Not even an avowed equipment freak like Phil Mickelson can define the new Callaway X Hot Phrankenwood that he will put into play at this week’s Masters.
“It’s a driver, but it just looks like a 3‑wood, because our drivers are so big now,” Lefty said. “But this one is smaller, because it’s an enhanced 3‑wood.”
To be as exact as possible, the Phrankenwood has 8.5 degrees of loft, which makes it a driver, and is 45 inches long, about the standard length for today’s 3-woods. The difference, at least for Mickelson, is that he’s been hitting it as far as his Callaway RAZR Fit driver. And if you remember, Mickelson crushed his drives en route to victory at the 2013 Waste Management Phoenix Open.
“The following week I put in our 3‑wood, our X Hot 3‑wood – and I hit it as far as my driver,” Mickelson said. “I couldn’t believe it – it like shot off the face. It had, you know, the optimum spin that a driver would have, and I hit it as far as my driver. And if you’ve noticed, as I’ve played Doral and I’ve played Houston and I’ve played these last few weeks, I hit it off almost every tee because it’s so easy to hit, and it just bores through the air. I don’t have to manipulate it and it just goes so far.”

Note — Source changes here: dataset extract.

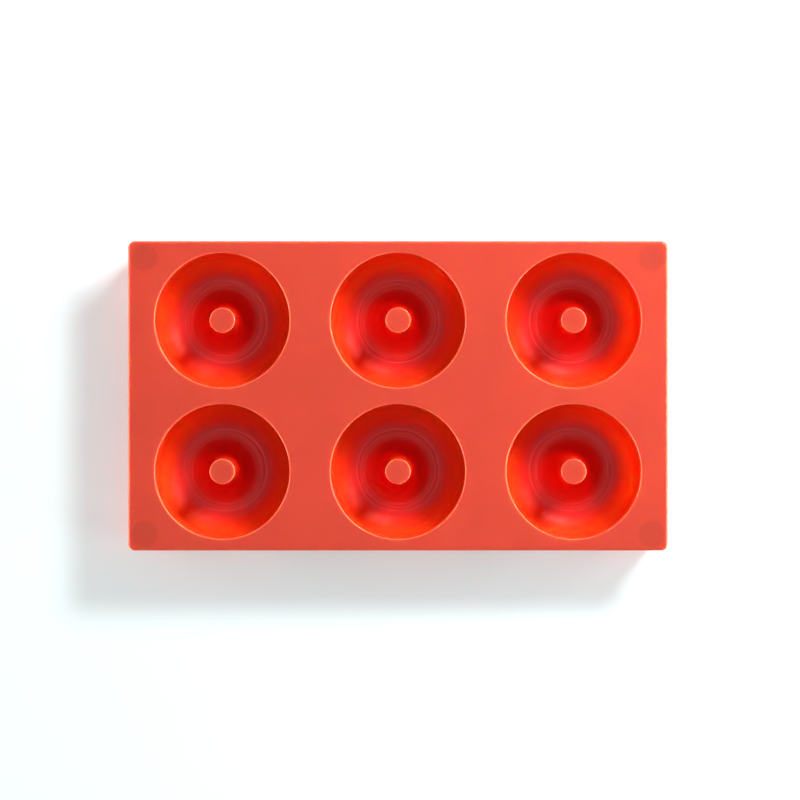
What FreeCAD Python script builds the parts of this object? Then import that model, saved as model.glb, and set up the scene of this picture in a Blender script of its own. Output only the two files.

Mickelson said he asked Callaway’s club designers to take that 3-wood technology (Forged Speed Frame Face Cup made of high strength Carpenter 455 stainless steel that is up to 40 percent thinner than previous fairway wood face) “and
just put it on steroids.”
“That’s probably not the best way to say it, but I wanted to make it more like a driver,” Mickelson said. “So it looks like‑ 3‑wood, but it’s bigger than our 3‑wood. And it’s almost like a small driver, but it’s the 3‑wood technology of our X
Hot into a driver. What it’s done is taken a lot of spin off of it. And if you watch, you’ll see a lot of the shots off the tee that I hit have a lot more scoot on them.”